[lbo-talk] bad for the party?

Miles Jackson cqmv at pdx.edu
Fri May 16 13:10:00 PDT 2008


Dennis Perrin wrote:
> Doug:
>
>
>> Well, less friendly to war, less exercised by same-sex marriage, less
>> hostile towards poor people, more secular. It's partly demographic -
>> younger people are less conservative than their predecessors (if the
>> polls are to be believed), and the hard core of bible-thumping
>> reactionaries tends to be older, and they're fading.
>>
>
> Yes, yes -- but don't romanticize the young out in these parts, or in my old
> stomping grounds of central Indiana.

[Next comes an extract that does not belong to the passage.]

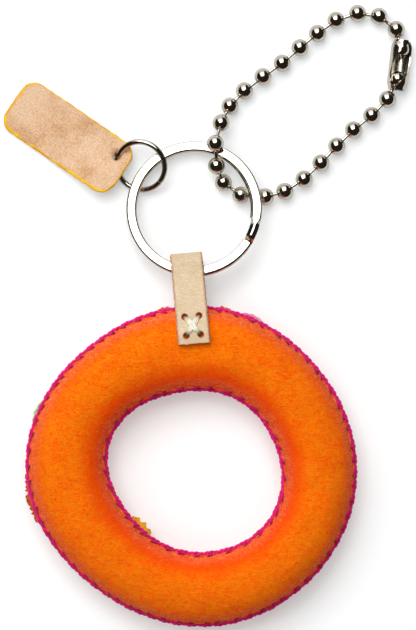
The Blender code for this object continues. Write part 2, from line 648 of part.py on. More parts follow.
def tag_outline():
    """The tag's rounded outline, as points along and across it."""
    half_length = TAG_LENGTH / 2.0 - TAG_CORNER
    half_width = TAG_WIDTH / 2.0 - TAG_CORNER
    corners = ((half_length, half_width, 0.0), (-half_length, half_width, 90.0),
               (-half_length, -half_width, 180.0), (half_length, -half_width, 270.0))
    points = []
    for number, (x, y, start) in enumerate(corners):
        turn = np.radians(start + np.linspace(0.0, 90.0, TAG_CORNER_POINTS))
        arc = np.column_stack([x + TAG_CORNER * np.cos(turn), y + TAG_CORNER * np.sin(turn)])
        next_x, next_y, next_start = corners[(number + 1) % 4]
        next_turn = math.radians(next_start)
        next_point = np.array([next_x + TAG_CORNER * math.cos(next_turn),
                               next_y + TAG_CORNER * math.sin(next_turn)])
        count = TAG_EDGE_POINTS[number % 2]
        edge = arc[-1] + (next_point - arc[-1]) * np.linspace(0.0, 1.0, count + 1)[1:-1, None]
        points += [arc, edge]
    return np.concatenate(points)


def build_tag(parts, material):
    """The leather tag, lofted from its hole to its outline."""
    along, across = tag_axes()
    outline = tag_outline()
    outer = (tag_centre() + np.multiply.outer(outline[:, 0], along)
             + np.multiply.outer(outline[:, 1], across))
    hole = tag_hole_centre()
    hole_radius = JUMP_RING_WIRE / 2.0 + TAG_HOLE_CLEARANCE
    turn = np.arctan2(outer[:, 1] - hole[1], outer[:, 0] - hole[0])
    even = turn[0] + np.linspace(0.0, math.tau, len(turn), endpoint=False)
    turn = 0.5 * np.unwrap(turn) + 0.5 * even
    inner = hole + hole_radius * np.column_stack([np.cos(turn), np.sin(turn)])
    rows = []
    for share in TAG_RINGS:
        plan = inner + (outer - inner) * share
        rows.append(np.column_stack([plan, tag_height(plan)]))
    mesh = mesh_from_grid("leather_tag", np.stack(rows), close_columns=True)
    shade_round(mesh, 50.0)
    tag = new_object("leather_tag", mesh, parts, material)
    thicken(tag, TAG_THICKNESS, offset=0.0)
    return tag


def chain_points():
    """Ball centres: on the table, over the split ring, or in the connector."""
    route = np.array(CHAIN_ROUTE)
    plan = np.array(SPLIT_RING_CENTRE) + route[:, :2] * CHAIN_UNIT
    crossing = plan[int(np.argmax(route[:, 2]))]
    over = band_height(crossing) + SPLIT_RING_THICKNESS / 2.0 + BEAD_RADIUS + BEAD_OVER_RING
    height = BEAD_RADIUS + route[:, 2] * (over - BEAD_RADIUS)
    height[[0, -1]] = CONNECTOR_RADIUS
    return np.column_stack([plan, height])


def aim(obj, point, direction):
    """Places an object with its own Z along a direction."""
    turn = Vector(direction).to_track_quat("Z", "Y").to_matrix().to_4x4()
    obj.matrix_world = Matrix.Translation(Vector(point)) @ turn


def link_profile(length):
    """A link from inside its own ball to its head, top to bottom."""
    wire = LINK_WIRE / 2.0
    head = LINK_HEAD / 2.0
    shoulder = LINK_HEAD_SHOULDER * head
    foot = BEAD_RADIUS - BEAD_WALL
    return ((0.0, length + head), (shoulder, length + shoulder), (head, length),
            (wire, length - LINK_HEAD_BASE * head), (wire, foot), (0.0, foot))


def socket_profile():
    """The hollow of a ball and its mouth, top to bottom, with the mouth towards +Z."""
    mouth = LINK_WIRE / 2.0 + CLEARANCE
    hollow = BEAD_RADIUS - BEAD_WALL
    section = [(radius * hollow, height * hollow) for radius, height in SOCKET_SECTION]
    return [(0.0, BEAD_DIAMETER), (mouth, BEAD_DIAMETER), (mouth, SOCKET_MOUTH_HEIGHT * hollow), *section]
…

There are plenty of young
> reactionaries, and their demographic is fed things like mixed martial arts
> and fundamentalist Christianity. I see it every day. It depresses the hell
> out of me.
>
> Dennis_
But the sociodemographic trend over the past 50 years is clear: compared to their parents' generation, each new generation in the U. S. is more likely to have the nonconservative attitudes Doug mentions above. Sure, in a nation of 300 mill, there are plenty of young reactionaries, but as a proportion of the U. S. population, there are dwindling with each generation. (As I see it, this is a clear vindication of Marx's argument in the Manifesto about the "cosmopolitan character" of capitalist production.)